The delaying amendment, which pushes back the intended product launch by a few weeks, gives the SEC the chance to review the fund filing and make sure everything checks out. If not, the agency can seek clarification and provide guidance as to what ought to be changed before launch.
"Basically, [the delaying amendment] says that this ETF will not become effective until the SEC issues an order declaring its effectiveness," Sulaiman added.
With nobody at the SEC to issue those orders, the SEC has suggested that sponsors rescind their delaying amendments, according to a FAQ on the SEC's Division of Corporate Finance's website.
If done, then any funds launched from these brand-new trusts would become effective automatically after a 75-day waiting period, just as for existing trusts. Yet they'd lack the benefit of SEC comments.
On the surface, that sounds like a golden opportunity for sponsors eager to launch their products. However, once the shutdown has ended, if the SEC were to review the filing and find omissions or mistakes, it could result for the sponsor in costly, time-consuming modifications to disclosures, documentation, marketing materials, etc. In a worst-case scenario, it might even mean the fund is pulled from market.
"Legally, you can go forward with that process," said Sulaiman. "But you risk the possibility that when the SEC does come back, they'll have an objection that needs to be addressed."
Post-Effective Amendments Not Impacted
To make changes to ETFs that have already launched, issuers often file "post-effective amendments." Examples of post-effective amendments include a substantial expense ratio drop, or a change in a fund's investment objective.
Depending on the nature of the filing, a post-effective amendment becomes effective either immediately after filing or after a certain number of days have passed (usually 60 or 75), even with the SEC shutdown.
However, issuers often seek out SEC approval for these changes, even though it's not strictly required.
"From a legal perspective, there's nothing stopping you" from going forward, said Sulaiman. But as with the delaying amendments, the SEC could always review a post-effective amendment at a later date and demand changes from the sponsor.
Bitcoin ETF By Default?
There are also SEC filings that govern where and how an ETF might trade. All ETFs must list on a stock exchange—it's right there in the name "exchange-traded fund"—meaning that these products must meet their intended exchange's so-called generic listing standards.
Sometimes, though, a proposed ETF doesn't meet those standards. If that happens, then the exchange must file with the SEC a Form 19b-4 proposing a rule change that would allow the ETF to be listed. After the 19b-4 is filed, a public comment period follows; once that window closes, the SEC has a set number of days (usually 90 or 270) to review the filing and either approve or reject it.
For example, in the case of bitcoin ETFs, the SEC has already reviewed and rejected several 19b-4 filings already. However, a 19b-4 filing that would allow a proposed Van Eck/Solid X bitcoin ETF to list and trade on Cboe Global Markets is still active; it has a deadline for SEC approval set for the end of February. (Cboe Global Markets is the parent company of ETF.com.) (Read: "VanEck, Solid X Team Up On Bitcoin ETF.")

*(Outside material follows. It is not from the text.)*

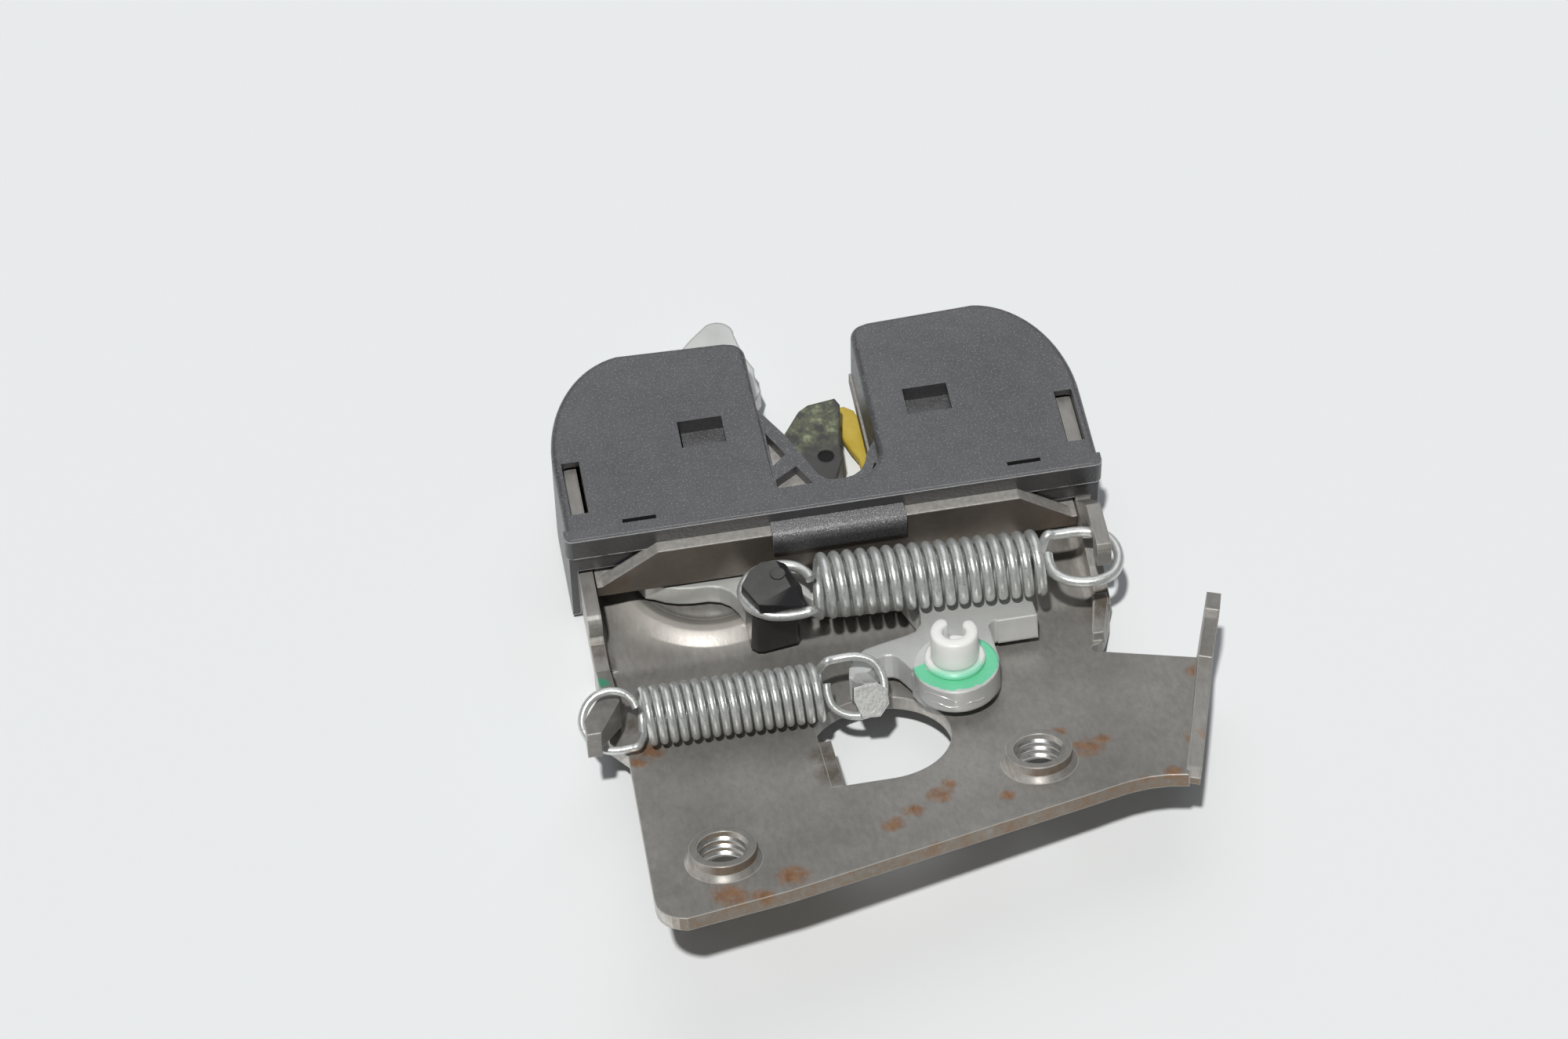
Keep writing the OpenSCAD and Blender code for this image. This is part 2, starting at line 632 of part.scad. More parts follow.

Should the government shutdown continue for that long, it is unclear whether the proposed bitcoin ETF would be automatically approved or disapproved.
"One camp believes that if the SEC doesn't act, then the fund becomes automatically approved," said one industry source in providing background information. "The other camp believes that the exchange has no obligation to act until the day the SEC reopens."
What Happens When The Doors Reopen?
For her part, Sulaiman doesn't expect issuers to be able to squeak through controversial funds. "Presumably, even now the [SEC] staff is making any type of bitcoin ETF, marijuana ETF or controversial product at the top of their priority list," she said.
What's certain is that once the government shutdown ends and the SEC resumes normal operations, it will likely take some time for the agency to churn through its backlog of filings and demands.
"There just won't be that capacity for business as usual yet," said Sulaiman.